At the same time, those committed to greater equality of opportunity also need to address disturbing trends in American education that have undermined its historic role as an engine of opportunity. Not long ago the world leader in the proportion of young people graduating from college, the United States has now fallen out of the top 10. Coinciding with this decline has been an extraordinary increase in student debt, which has passed the $1-trillion mark and now exceeds the total credit card debt of the United States. In no other advanced country is college so expensive or so dependent on parental resources.

Yet even in a postindustrial society, not everyone will attend college. Many of our peer countries (who are also our competitors in the global economy) have assisted the large non-college-going segment of the labor force by adopting active labor market policies, including the provision of apprenticeship programs and extensive specialized training. Of 16 OECD countries, the United States places last in the percentage of the GDP expended on such training.

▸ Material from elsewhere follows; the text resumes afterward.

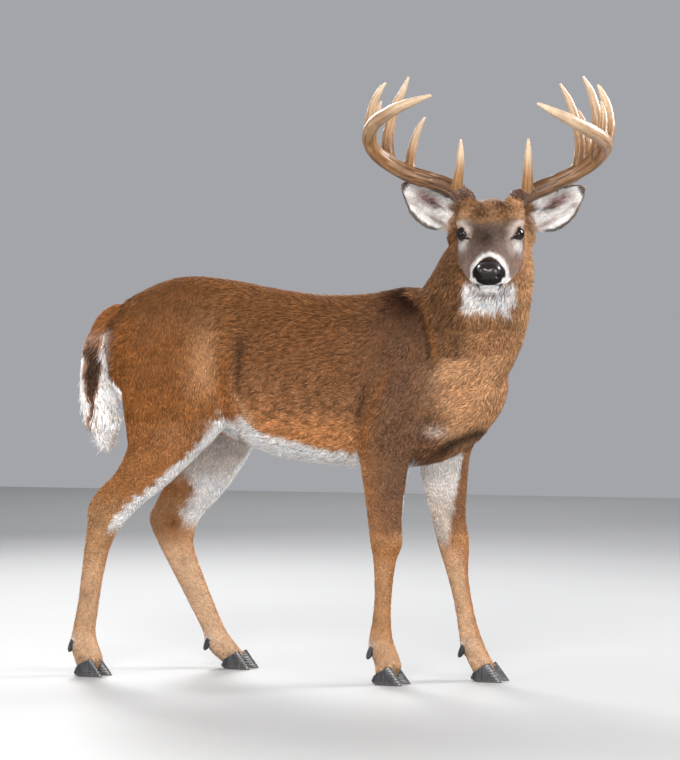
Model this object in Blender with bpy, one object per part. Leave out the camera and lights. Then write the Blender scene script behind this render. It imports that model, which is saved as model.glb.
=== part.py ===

So the United States now finds itself at a crossroads: still fervently committed to the American dream, but unwilling to adopt policies that would promote its realization. Put simply, Republicans and Democrats alike want something they cannot have: a society of unsurpassed opportunity to rise, regardless of family background, while tolerating exceptionally high levels of poverty and inequality. Such a society does not -- and cannot -- exist. In this presidential season, it would be bracing indeed if someone would recognize this or, better still, propose a concrete program to revive the beleaguered American dream.